1
votes

I am studying MIPS instructions and this problem is confusing me a bit because the MIPS documentation seems to be saying something different from the answer provided. Here is the problem and answer:

What registers are referred to and/or changed in this instruction at location 0x5000?

0x5000 : 0x0140F809

answer:

Opcode=0x00, R type, Function=0x09 (jalr), Rs=10($t2)

jumps to address in $t2

puts 0x5004 in $ra

However, from the documentation, it says that in register 31 ($ra), it puts the PC + 4. So since the instruction is executing at address 0x5000, the PC should be 0x5004 right? So shouldn't the JALR instruction put 0x5004 + 4, or 0x5008, into the PC and not 0x5004?

To me it makes sense that it should jump back to 0x5004 since that is technically the next instruction after the jump, but the documentation explicitly says R[31] = PC + 4 so it is confusing me a little bit, which would be x5008. Thanks!

1

1 Answers

2
votes

The thing you have to consider are branch delay slots.

First let's handle the case where they're off. This is the default for simulators like spim and mars. Things are simple:

5000: jalr $10                      # (1) $31 will have 5004
5004: nop                           # (2) this executed upon return

This is the way most architectures work.

But, mips has [the aforementioned] branch delay slots.

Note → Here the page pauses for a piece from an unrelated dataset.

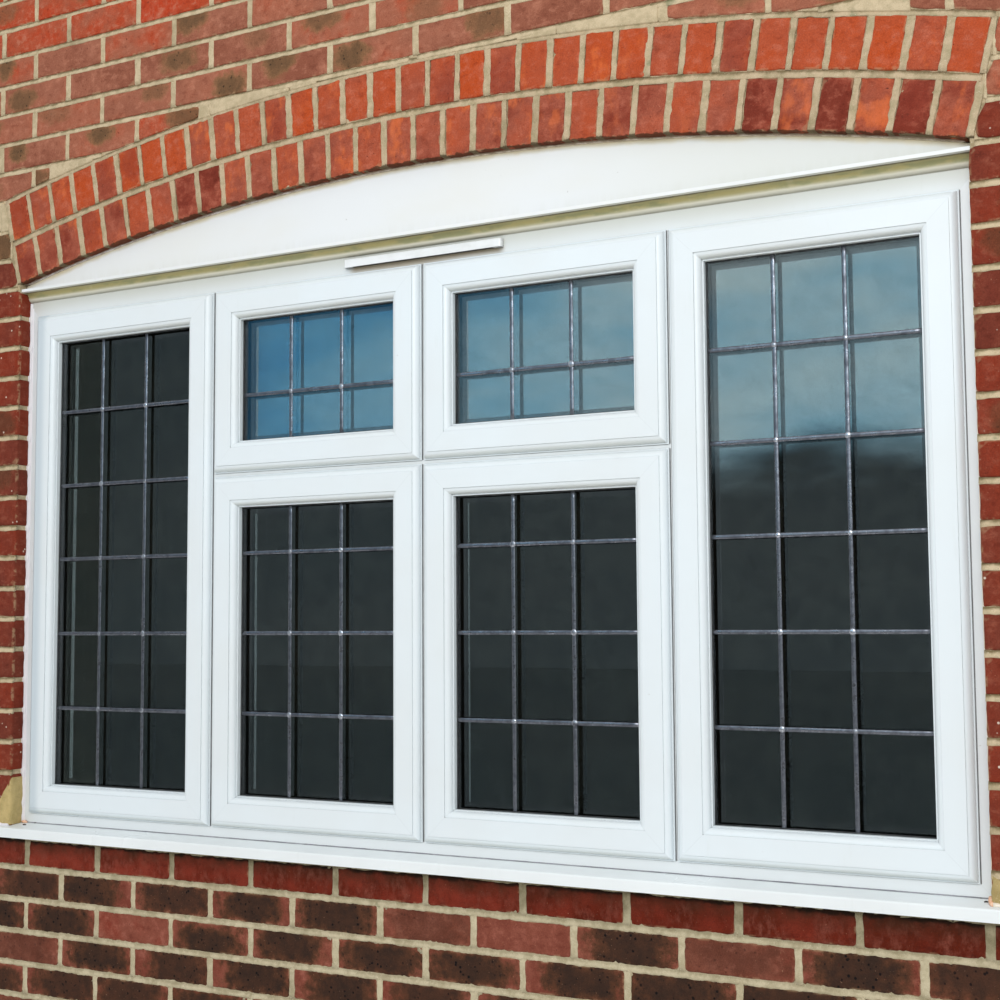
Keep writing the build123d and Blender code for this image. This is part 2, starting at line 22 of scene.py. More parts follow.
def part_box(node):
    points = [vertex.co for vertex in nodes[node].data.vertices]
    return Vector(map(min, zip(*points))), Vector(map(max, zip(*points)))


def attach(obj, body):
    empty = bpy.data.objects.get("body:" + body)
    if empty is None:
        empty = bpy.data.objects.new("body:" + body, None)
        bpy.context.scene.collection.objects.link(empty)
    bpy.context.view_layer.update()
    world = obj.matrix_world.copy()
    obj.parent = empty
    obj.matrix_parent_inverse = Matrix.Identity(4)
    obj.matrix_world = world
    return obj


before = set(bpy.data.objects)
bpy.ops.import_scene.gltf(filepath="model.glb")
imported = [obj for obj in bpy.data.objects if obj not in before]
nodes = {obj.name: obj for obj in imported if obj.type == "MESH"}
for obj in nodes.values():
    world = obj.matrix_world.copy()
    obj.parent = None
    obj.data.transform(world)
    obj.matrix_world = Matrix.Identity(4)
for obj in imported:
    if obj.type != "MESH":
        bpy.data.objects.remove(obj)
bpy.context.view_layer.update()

# %% [markdown]
# ## The maker's sizes
# Bricks are 215 x 65 x 102.5 mm on 10 mm joints, so a course is 75 mm and the bond repeats every
# 225 mm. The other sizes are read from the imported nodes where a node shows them, since a number
# copied by hand goes stale when the part changes.

# %% Sizes of the wall
BRICK = 0.215
HEADER = 0.1025
BED = 0.010
COURSE = 0.075
PITCH = BRICK + BED
COURSES_UNDER_SILL = 13
COURSES_IN_ALL = 42
FIRST_FULL_COURSE_OVER_ARCH = 32
SILL_BED_Z = COURSES_UNDER_SILL * COURSE

leaf_low, leaf_high = (Vector(corner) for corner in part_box("brick_apron"))
FACE_Y = leaf_low.y
HALF_BAY = leaf_high.x
HALF_OPENING = -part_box("brick_pier_left")[1][0]
print("face at y", round(FACE_Y, 5), "opening", 2 * HALF_OPENING, "bay", 2 * HALF_BAY)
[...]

If the delays are enabled [in simulators] or real hardware, after every transfer of control instruction (e.g. branch, jump, jal, jalr) is a single instruction that follows in the delay slot that is unconditionally executed before the branch is actually taken [or not]:

5000: jalr $10                      # (1) $31 will have 5008
5004: nop                           # (2) this executed _before_ branch taken
5008: nop                           # (3) this executed upon return

So, the effective execution order is actually (2), (1), (3).

In the general case, you have a three step sequence:

5000: beqz $10,foobar               # (1) conditional branch to foobar
5004: nop                           # (2) executed _before_ branch taken
5008: nop                           # (3) executed _after_ if branch _not_ taken

Once again, the effective execution order will be (2), (1). Then, either the first instruction of foobar is executed [if the branch was taken] or the instruction at 5008 (3) will be executed if the branch is not taken.

Okay, you may be asking why?

In early MIPS chips, instructions were prefetched. For example, the instruction for cycle N+1 was prefetched [and possibly predecoded] in cycle N (a one cycle delay).

So, on cycle N, the instruction execution unit is executing the instruction fetched in cycle N-1 (e.g. 5000), the instruction prefetch unit is fetching the next instruction (at 5004). They overlap with the one cycle delay. In cycle N+1, the execution unit is executing the prefetched instruction (at 5004) and the prefetch unit is prefetching the next instruction (at 5008).

This works great until a conditional transfer of control instruction is encountered.

Without the delay slot, the processor would have to stall, and the instruction after the branch that got prefetched on the same cycle as the branch was executed would be wasted. With the delay slot execution, you can usually populate the slot with something useful, so the prefetch needn't be wasted.

But, it does makes things a bit more complicated.